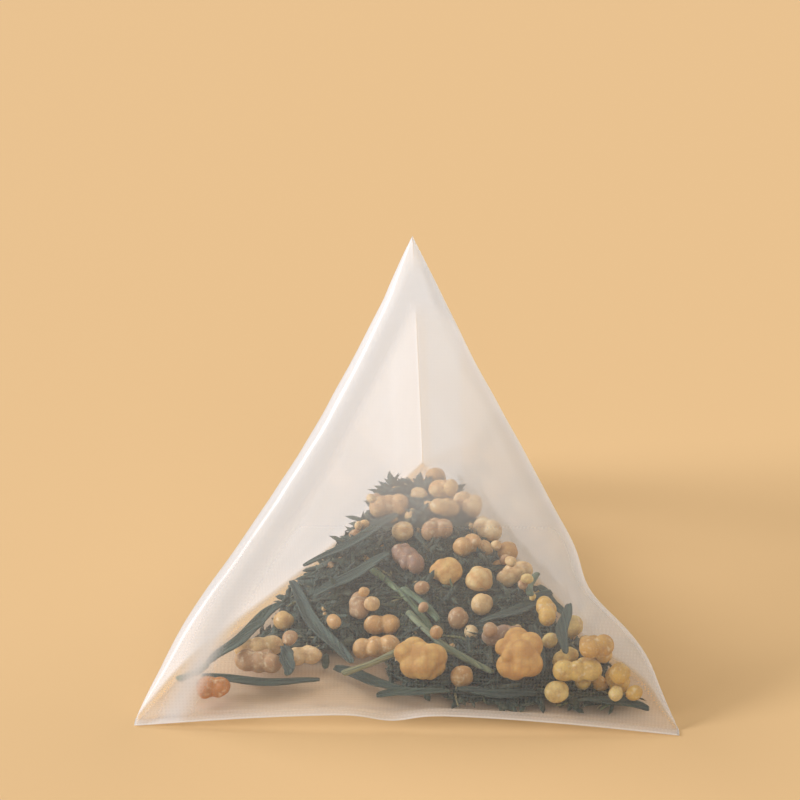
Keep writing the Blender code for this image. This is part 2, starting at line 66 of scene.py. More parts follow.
origin_depth = Vector((0, -PANEL_HEIGHT / 3, 0))


def colour(code):
    """A linear colour from an sRGB hex value."""
    parts = [int(code[k:k + 2], 16) / 255 for k in (1, 3, 5)]
    return (*[p / 12.92 if p <= 0.04045 else ((p + 0.055) / 1.055) ** 2.4 for p in parts], 1)


def hill(value, centre, width):
    """A smooth hill of height 1 round a centre."""
    return math.exp(-((value - centre) / width) ** 2)


def round_outline(width, height, upper, lower, share):
    """A point at a share of the way round half a rounded rectangle, from its top middle."""
    runs = (width - upper, upper * math.pi / 2, 2 * height - upper - lower,
            lower * math.pi / 2, width - lower)
    left = min(max(share, 0), 1) * sum(runs)
    if left <= runs[0]:
        return left, height
    left -= runs[0]
    if left < runs[1]:
        turn = left / upper
        return width - upper + upper * math.sin(turn), height - upper + upper * math.cos(turn)
    left -= runs[1]
    if left <= runs[2]:
        return width, height - upper - left
    left -= runs[2]
    if left < runs[3]:
        turn = left / lower
        return width - lower + lower * math.cos(turn), -height + lower - lower * math.sin(turn)
    return width - lower - min(left - runs[3], runs[4]), -height


def folded(around, along):
    """Where a point of the flat sheet comes to lie in the sealed pouch."""
    fade = (1 - math.exp(-along / 0.15)) * (1 - math.exp(-(1 - along) / 0.15))
    upper, lower = UPPER_FOLD * fade, LOWER_FOLD * fade
    ease = 0.2146 * (upper + lower) / 2
    width, height = half * (1 - along) + ease, half * along + ease
    side = 1 if around >= 0 else -1
    across, up = round_outline(width, height, upper, lower, abs(around) / SEAL_LENGTH)
    # each side bulges and dents as a share of the seal's length, the right one more sharply
    if side < 0:
        sag = 0.024 * hill(along, 0.20, 0.19) - 0.016 * hill(along, 0.70, 0.26)
    else:
        sag = 0.018 * hill(along, 0.16, 0.09) - 0.024 * hill(along, 0.30, 0.07)
        sag -= 0.007 * hill(along, 0.66, 0.24)
    across *= 1 + SEAL_LENGTH * sag / max(width, half / 8)
    point = back_middle * along + way_up * (up + ease)
    point.x = side * across
    lift = SEAL_LIFT * max(math.cos(min(abs(point.x) / half, 1) * math.pi / 2), 0)
    lift -= SEAL_DIP * hill(point.x, -0.03 * SEAL_LENGTH, 0.05 * SEAL_LENGTH)
    point.z += lift * math.exp(-(along / 0.035) ** 2)
    return point


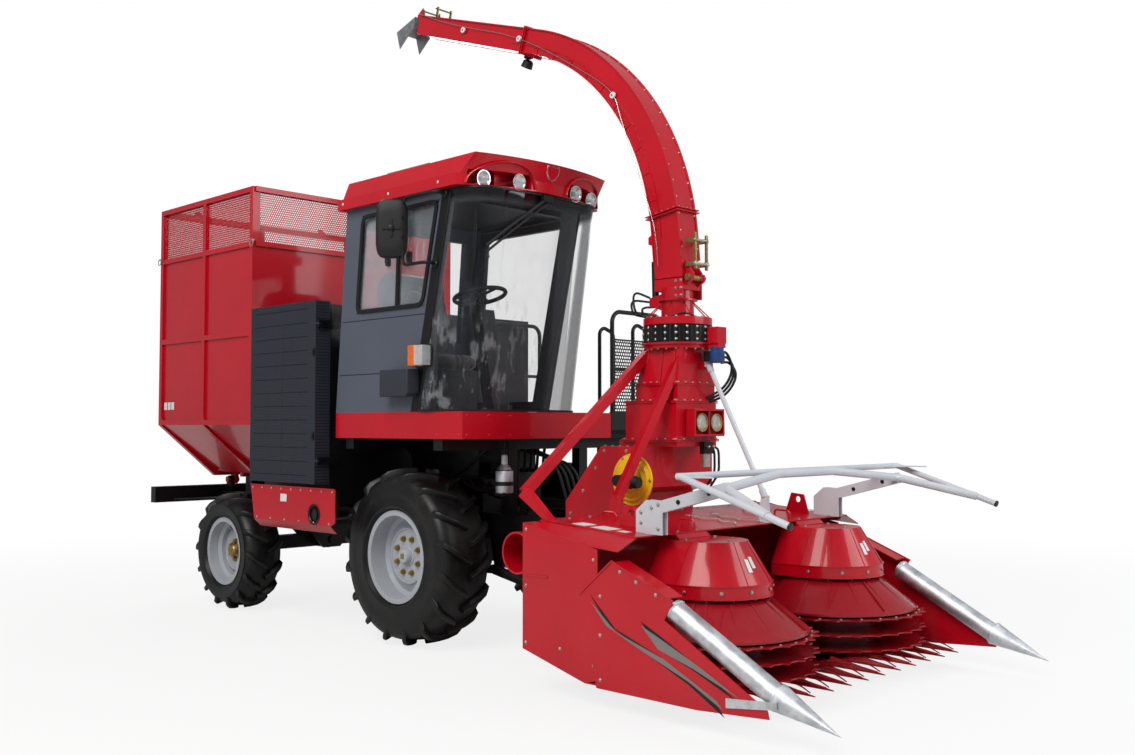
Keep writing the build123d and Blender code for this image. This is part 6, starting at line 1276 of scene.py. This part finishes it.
class HARVESTER_OT_undercarriage(bpy.types.Operator):
    """Pressure bottle, bulkheads, valve block and hoses under the cab"""
    bl_idname = "harvester.undercarriage"
    bl_label = "Under the cab"

    def execute(self, context):
        shape = Shape()
        bottle, up = (700, -560, 0), (0, 0, 1)
        shape.lathe([(0, 1128), (60, 1128), (64, 1134), (64, 1284), (50, 1304), (24, 1332), (22, 1398), (14, 1404),
                     (0, 1404)], bottle, up, 40)
        shape.lathe([(62, 1180), (67, 1180), (67, 1210), (62, 1210)], bottle, up, 40, 1)
        for n in range(5):
            x, y = 640 - 30 * n, -500 + 60 * n
            shape.pipe([(x, y, 1500), (x, y, 1180 - 30 * n), (300, y + 30, 1120 - 20 * n), (160, y + 20, 1190)],
                       70, 6, 11, mark=1)
        shape.pipe([(-560, -470, 1440), (-400, -470, 1300), (60, -470, 1220), (420, -470, 1440)], 120, 7, 16, 12, 1)
        shape.slab([(-300, 1202), (300, 1202), (300, 1430), (220, 1512), (-300, 1512)], 0, 120, 128, 2)
        shape.block((-380, -372), (-560, -100), (1202, 1512), 2)
        shape.block((190, 330), (-240, 60), (1210, 1330), 2)
        for n in range(6):
            y = -230 + 52 * n
            shape.lathe([(0, 0), (17, 0), (17, 22), (11, 30), (0, 30)], (330, y, 1270), (1, 0, 0), 6)
            shape.pipe([(356, y, 1270), (420 + 14 * n, y, 1262), (470 + 12 * n, y - 30, 1400),
                        (440 + 30 * n, y - 60, 1510)], 60, 6, 12, mark=1)
        for n in range(4):
            shape.pipe([(132, -200 + 90 * n, 1480), (260, -210 + 90 * n, 1470 - 20 * n),
                        (600, -160 + 60 * n, 1440 - 24 * n), (780, -100 + 60 * n, 1300), (860, -60 + 60 * n, 1000)],
                       90, 7, 13, mark=1)
        shape.make("under_cab_pipes", "chassis", ["nose_silver", "black_plastic", "frame_black"], "black_paint",
                   angle=40)
        return {"FINISHED"}


class HARVESTER_OT_pusher(bpy.types.Operator):
    """Bolts, clamp pins and end caps of the crop pusher, and the sleeves on its stay"""
    bl_idname = "harvester.pusher"
    bl_label = "Crop pusher"

    def execute(self, context):
        shape = Shape()
        plate = ((2360, 1040), (2360, 1100), (2440, 1130), (2490, 1010), (2490, 1150))
        for s in (-1, 1):
            shape.repeat(hex_head(9, 8), [(x, s * 986, z) for x, z in plate], (0, s, 0), 1)
            for x, z in ((2640, 1172), (2860, 1230)):
                shape.pin((x, s * 960, z), (0, 1, 0), 13, -32, 32, 14, 2)
            shape.lathe([(0, -4), (20, -4), (22, 0), (20, 8), (0, 10)], (3530, s * 1200, 1100), (0.95, 0, -0.31),
                        24, 2)
        stay, foot = np.array([2060.0, 60, 2025]), np.array([2425.0, 190, 1130])
        for share in (0.03, 0.96):
            shape.pin(stay + (foot - stay) * share, foot - stay, 22, -26, 26, 20)
        shape.make("pusher_fittings", "header", ["tube_grey", "zinc", "frame_black"], "pale_grey", bevel=1)
        return {"FINISHED"}


class HARVESTER_OT_platform(bpy.types.Operator):
    """Tread marks of the deck and ladder, and the perforated guard plate on the left"""
    bl_idname = "harvester.platform"
    bl_label = "Platform"

    def execute(self, context):
        shape, mark = Shape(), Shape()
        mark.block((-9, 9), (-2.5, 2.5), (-1, 3))
        spots = [(x, y, 1601) for x in np.arange(-600, 840, 60) for y in np.arange(440, 1080, 60)]
        spots += [(x, y, z) for x in np.arange(100, 480, 46) for y in (1110, 1150, 1190, 1230, 1265)
                  for z in (610, 910, 1210, 1480)]
        shape.repeat(mark, spots)
        shape.make("tread_marks", "chassis", "galvanised", "steel")

        plate = Shape()
        plate.block((816, 819), (470, 1010), (1720, 2280))
        for z in (1712, 2276):
            plate.block((812, 823), (462, 1018), (z, z + 12), 1)
        plate.make("guard_plate", "chassis", ["mesh_plate", "frame_black"], "black_paint")
        return {"FINISHED"}


class HARVESTER_OT_seat(bpy.types.Operator):
    """Stuffed seat and back cushions, pressed out by a cloth simulation"""
    bl_idname = "harvester.seat"
    bl_label = "Seat cushions"

    def execute(self, context):
        for name, corners in (("seat_squab", ((-330, -678, 2044), (112, -212, 2150))),
                              ("seat_back", ((-392, -672, 2166), (-236, -218, 2710)))):
            low, high = (np.array(c, float) for c in corners)
            # A blunt ball: (cos v cos u, cos v sin u, sin v) with blunt cosines and sines, scaled into the box
            u, v = np.meshgrid(full_turn(44), np.linspace(-math.pi / 2, math.pi / 2, 23), indexing="ij")
            (cu, su), (cv, sv) = blunt(u, 0.42), blunt(v, 0.42)
            spots = np.stack([cv * cu, cv * su, sv], -1) * (high - low) / 2 * 0.9 + (high + low) / 2
            if name == "seat_back":
                spots[..., 0] = spots[..., 0] * 0.62 - 110 - (spots[..., 2] - low[2]) * 0.135
            shape = Shape()
            shape.grid(spots, wrap_u=True)
            piece = shape.make(name, "chassis", "seat_weave", "seat_cloth", ["seat_cushions"])
            remesh = piece.modifiers.new("even", "REMESH")
            remesh.mode, remesh.voxel_size = "VOXEL", 0.006
            cloth = piece.modifiers.new("stuffing", "CLOTH")
            cloth.settings.use_pressure, cloth.settings.uniform_pressure_force = True, 4.0
            cloth.settings.effector_weights.gravity = 0.0
            for n in range(1, 21):
                context.scene.frame_set(n)
            mesh = bpy.data.meshes.new_from_object(piece.evaluated_get(context.evaluated_depsgraph_get()))
            piece.modifiers.clear()
            p = np.zeros(len(mesh.vertices) * 3)
            mesh.vertices.foreach_get("co", p)
            p = np.clip(p.reshape(-1, 3), metres(low) - 0.004, metres(high) + 0.004)
            mesh.vertices.foreach_set("co", p.ravel())
            piece.data = mesh
            mesh.shade_smooth()
            context.scene.frame_set(1)
            soft = piece.modifiers.new("soft", "SUBSURF")
            soft.levels = soft.render_levels = 1
        return {"FINISHED"}


def stand(name, data, spot, toward):
    """Puts a lamp or camera at a spot, looking along a direction."""
    holder = bpy.data.objects.new(name, data)
    holder.location, holder.rotation_mode = spot, "QUATERNION"
    holder.rotation_quaternion = toward.to_track_quat("-Z", "Y")
    bpy.context.scene.collection.objects.link(holder)
    return holder


class HARVESTER_OT_stage(bpy.types.Operator):
    """Pale floor, white surroundings, soft lamps and the camera"""
    bl_idname = "harvester.stage"
    bl_label = "Stage"

    def execute(self, context):
        scene = context.scene
        mesh = bpy.data.meshes.new("floor")
        corners = [(x, y, -0.001) for x, y in ((-60, -60), (60, -60), (60, 60), (-60, 60))]
        mesh.from_pydata(corners, [], [(0, 1, 2, 3)])
        floor = bpy.data.objects.new("floor", mesh)
        scene.collection.objects.link(floor)
        # The camera sees a white glow that fades the floor into the surroundings
        f = Finish("pale_floor", Roughness=0.9)
        f.set(Base_Color=f.mix(f.noise(0.5, 3.0) * 0.4, linear("d4d4d3"), linear("cdcdcc")))
        seen = f.node("ShaderNodeLightPath")["Is Camera Ray"]
        glow = f.node("ShaderNodeEmission", {}, {"Color": (1, 1, 1, 1), "Strength": 1.0})[0]
        far = (f.x * f.x + f.y * f.y).root().fade(3.0, 11.0)
        both = f.node("ShaderNodeMixShader", {}, {0: seen * (far * 0.18 + 0.82), 1: f.surface[0], 2: glow})[0]
        f.feed(f.output.inputs["Surface"], both)
        mesh.materials.append(f.material)

        scene.world = bpy.data.worlds.new("white_room")
        room = Nodes(scene.world)
        path = room.node("ShaderNodeLightPath")
        light = room.node("ShaderNodeBackground", {}, {0: (0.95, 0.97, 1.0, 1), 1: 0.38})[0]
        white = room.node("ShaderNodeBackground", {}, {0: (1, 1, 1, 1), 1: 1.0})[0]
        seen = path["Is Camera Ray"].most(path["Is Transmission Ray"])
        both = room.node("ShaderNodeMixShader", {}, {0: seen, 1: light, 2: white})[0]
        room.node("ShaderNodeOutputWorld", {}, {0: both})

        for name, spot, aim, size, share, tint in (
                ("key", (3.0, -9.0, 9.5), (0.5, 0, 1.6), 7.0, 1.0, (1, 0.98, 0.95)),
                ("fill", (10.0, 4.0, 6.0), (1.0, 0, 1.4), 6.0, 0.45, (0.95, 0.97, 1)),
                ("back", (-9.0, 5.0, 8.0), (-1.0, 0, 1.6), 6.0, 0.4, (1, 1, 1))):
            lamp = bpy.data.lights.new(name, "AREA")
            lamp.energy, lamp.size, lamp.color = scene.harvester_sizes.key_power * share, size, tint
            stand(name, lamp, spot, Vector(aim) - Vector(spot))

        eye = bpy.data.cameras.new("camera")
        eye.lens, eye.sensor_width, eye.clip_end = CAMERA_LENS, 36.0, 200.0
        azimuth, elevation = math.radians(CAMERA_AZIMUTH), math.radians(CAMERA_ELEVATION)
        toward = Vector((-math.sin(azimuth) * math.cos(elevation), math.cos(azimuth) * math.cos(elevation),
                         -math.sin(elevation)))
        camera = stand("camera", eye, CAMERA_AT, toward)
        scene.camera = camera
        scene.view_settings.view_transform = "Standard"
        return {"FINISHED"}


STEPS = (
    HARVESTER_OT_stage, HARVESTER_OT_finishes, HARVESTER_OT_tyres, HARVESTER_OT_wheel_fittings, HARVESTER_OT_cab,
    HARVESTER_OT_wiper, HARVESTER_OT_cab_panels, HARVESTER_OT_mirror, HARVESTER_OT_roof, HARVESTER_OT_side,
    HARVESTER_OT_spout, HARVESTER_OT_flap_cable, HARVESTER_OT_tower, HARVESTER_OT_tower_lamps, HARVESTER_OT_slewing,
    HARVESTER_OT_spout_neck, HARVESTER_OT_drive_guard, HARVESTER_OT_deck, HARVESTER_OT_covers, HARVESTER_OT_tines,
    HARVESTER_OT_dividers, HARVESTER_OT_drums, HARVESTER_OT_tank, HARVESTER_OT_undercarriage, HARVESTER_OT_pusher,
    HARVESTER_OT_platform, HARVESTER_OT_seat,
)


class HARVESTER_PT_panel(bpy.types.Panel):
    """Lists the steps in the sidebar"""
    bl_label = "Forage harvester"
    bl_idname = "HARVESTER_PT_panel"
    bl_space_type = "VIEW_3D"
    bl_region_type = "UI"
    bl_category = "Harvester"

    def draw(self, context):
        for group in (context.scene.harvester_finishes, context.scene.harvester_sizes):
            for key in group.bl_rna.properties.keys():
                if key not in ("rna_type", "name"):
                    self.layout.prop(group, key)
        for step in STEPS:
            self.layout.operator(step.bl_idname)


CLASSES = (HarvesterFinishes, HarvesterSizes, *STEPS, HARVESTER_PT_panel)


def register():
    for group in CLASSES:
        bpy.utils.register_class(group)
    bpy.types.Scene.harvester_finishes = bpy.props.PointerProperty(type=HarvesterFinishes)
    bpy.types.Scene.harvester_sizes = bpy.props.PointerProperty(type=HarvesterSizes)


def unregister():
    del bpy.types.Scene.harvester_sizes, bpy.types.Scene.harvester_finishes
    for group in reversed(CLASSES):
        bpy.utils.unregister_class(group)


def main():
    register()
    for step in STEPS:
        group, name = step.bl_idname.split(".")
        getattr(getattr(bpy.ops, group), name)()


if __name__ == "__main__":
    main()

------------------------------

## Task prompt
Go through the lines above. Select every one that has the string "parts".

## Final result
Keep writing the Blender code for this image. This is part 2, starting at line 66 of scene.py. More parts follow.
    parts = [int(code[k:k + 2], 16) / 255 for k in (1, 3, 5)]
    return (*[p / 12.92 if p <= 0.04045 else ((p + 0.055) / 1.055) ** 2.4 for p in parts], 1)